| Task to complete |
Each line below should be quoted exactly, please.

-*-

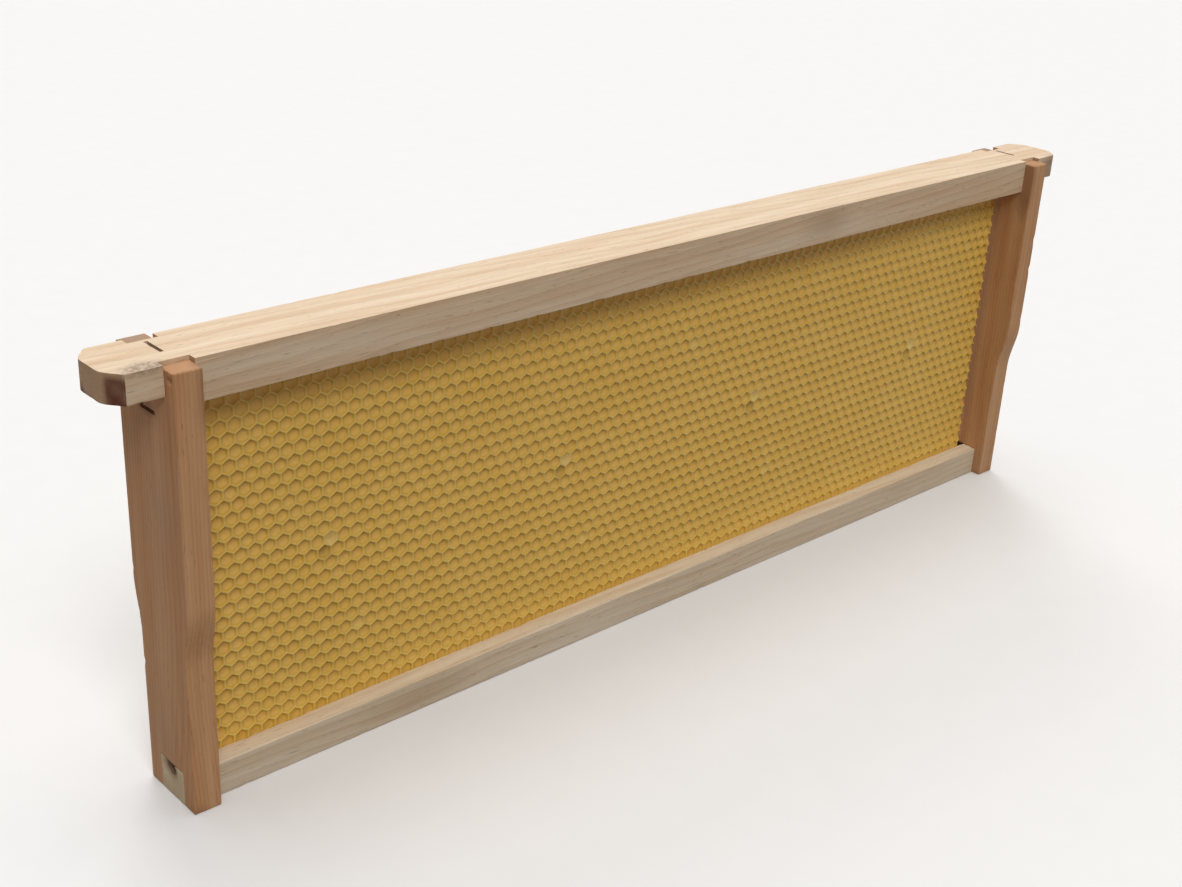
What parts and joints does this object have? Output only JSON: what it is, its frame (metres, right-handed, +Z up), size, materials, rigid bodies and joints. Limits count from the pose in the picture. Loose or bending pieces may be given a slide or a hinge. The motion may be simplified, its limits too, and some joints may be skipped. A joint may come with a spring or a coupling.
{
  "type": "langstroth hive frame",
  "caption": "Upright wooden hive frame: top bar with lugs, self-spacing end bars, bottom bar and a honeycomb-embossed foundation sheet held in grooves.",
  "frame": {"origin": "middle of the frame's underside, on the foundation sheet's middle plane", "axes": "+X along the bars, +Z up as the frame hangs in the hive, Y across the frame"},
  "size_m": [0.4826, 0.0348, 0.1587],
  "materials": {
    "bar_wood": "planed bare pine",
    "end_bar_wood": "planed bare pine, slightly redder",
    "foundation": "moulded, thinly wax coated",
    "staple_steel": "galvanised wire, dulled"
  },
  "bodies": {
    "root": {"top_bar": "bar_wood", "bottom_bar": "bar_wood", "left_end_bar": "end_bar_wood", "right_end_bar": "end_bar_wood", "foundation_sheet": "foundation", "top_staple_left": "staple_steel", "top_staple_right": "staple_steel", "side_staple_left": "staple_steel", "side_staple_right": "staple_steel", "bottom_staple_left": "staple_steel", "bottom_staple_right": "staple_steel"}
  },
  "joints": []
}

-*-

| Solution for this problem |
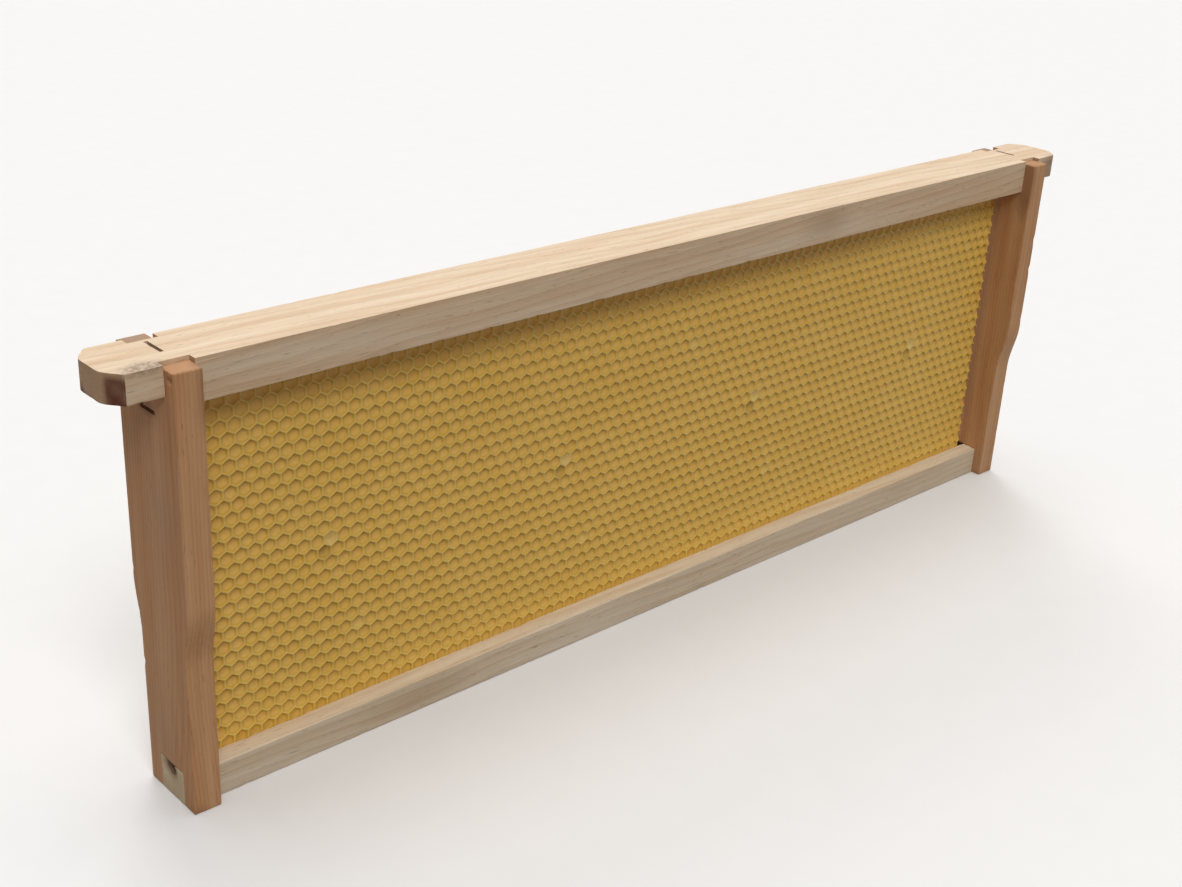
What parts and joints does this object have? Output only JSON: what it is, its frame (metres, right-handed, +Z up), size, materials, rigid bodies and joints. Limits count from the pose in the picture. Loose or bending pieces may be given a slide or a hinge. The motion may be simplified, its limits too, and some joints may be skipped. A joint may come with a spring or a coupling.
{
  "type": "langstroth hive frame",
  "caption": "Upright wooden hive frame: top bar with lugs, self-spacing end bars, bottom bar and a honeycomb-embossed foundation sheet held in grooves.",
  "frame": {"origin": "middle of the frame's underside, on the foundation sheet's middle plane", "axes": "+X along the bars, +Z up as the frame hangs in the hive, Y across the frame"},
  "size_m": [0.4826, 0.0348, 0.1587],
  "materials": {
    "bar_wood": "planed bare pine",
    "end_bar_wood": "planed bare pine, slightly redder",
    "foundation": "moulded, thinly wax coated",
    "staple_steel": "galvanised wire, dulled"
  },
  "bodies": {
    "root": {"top_bar": "bar_wood", "bottom_bar": "bar_wood", "left_end_bar": "end_bar_wood", "right_end_bar": "end_bar_wood", "foundation_sheet": "foundation", "top_staple_left": "staple_steel", "top_staple_right": "staple_steel", "side_staple_left": "staple_steel", "side_staple_right": "staple_steel", "bottom_staple_left": "staple_steel", "bottom_staple_right": "staple_steel"}
  },
  "joints": []
}